Five-megapixel camera

The five-megapixel camera is packed full of different scene modes, ranging from ‘sports’ to ‘firework’, which implement a various shutter speeds. In truth, it’s hard to decipher any difference with some of the modes, but that’s not to say the results aren’t good. The LED flash helps to achieve some fair quality snaps in both low light and night time conditions. Samsung has also treated us to both smile recognition and blink detection. While the former worked a treat, the latter was far more hit and miss. The Jet is also fitted with an excellent video camera that can record at 30fps, which equates (approximately) to DVD quality. You can record in slow motion, which is another welcome addition, though you are forced to do so in a much smaller size screen, something we can only assume is down to a technical issue.

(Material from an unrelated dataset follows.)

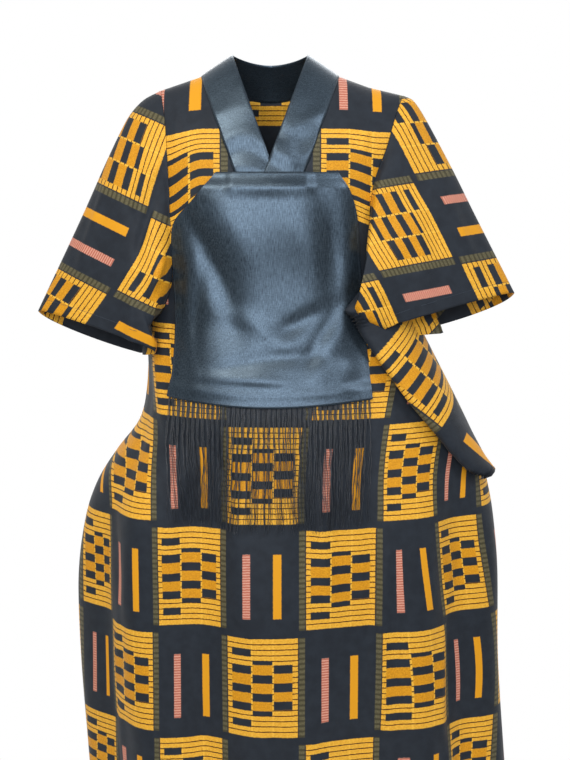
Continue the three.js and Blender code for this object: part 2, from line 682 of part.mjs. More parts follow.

One of the biggest drawbacks to the Samsung Jet was the poor navigational experience. Even when we switched the GPS on, our location was a good few streets away and while we earlier applauded the responsiveness of the touch-screen, swiping your way around Google Maps was a much delayed process.

Conclusion

The Samsung Jet is a handset that the Korean manufacturer can be very proud of. It’s packed with features and has exquisite looks, all of which are available at an appealing price. However, if you’re going to bill a handset as being ‘better than the iPhone’, then it needs to be judged accordingly and ultimately it doesn’t measure up. Apple’s creation still exceeds the Jet in terms of its touch-screen and certainly its mapping and navigating credentials. The lack of available application store may also deter some at a time when apps are enjoying monumental popularity. A worthy addition to the mobile market, but sadly not a pacesetter.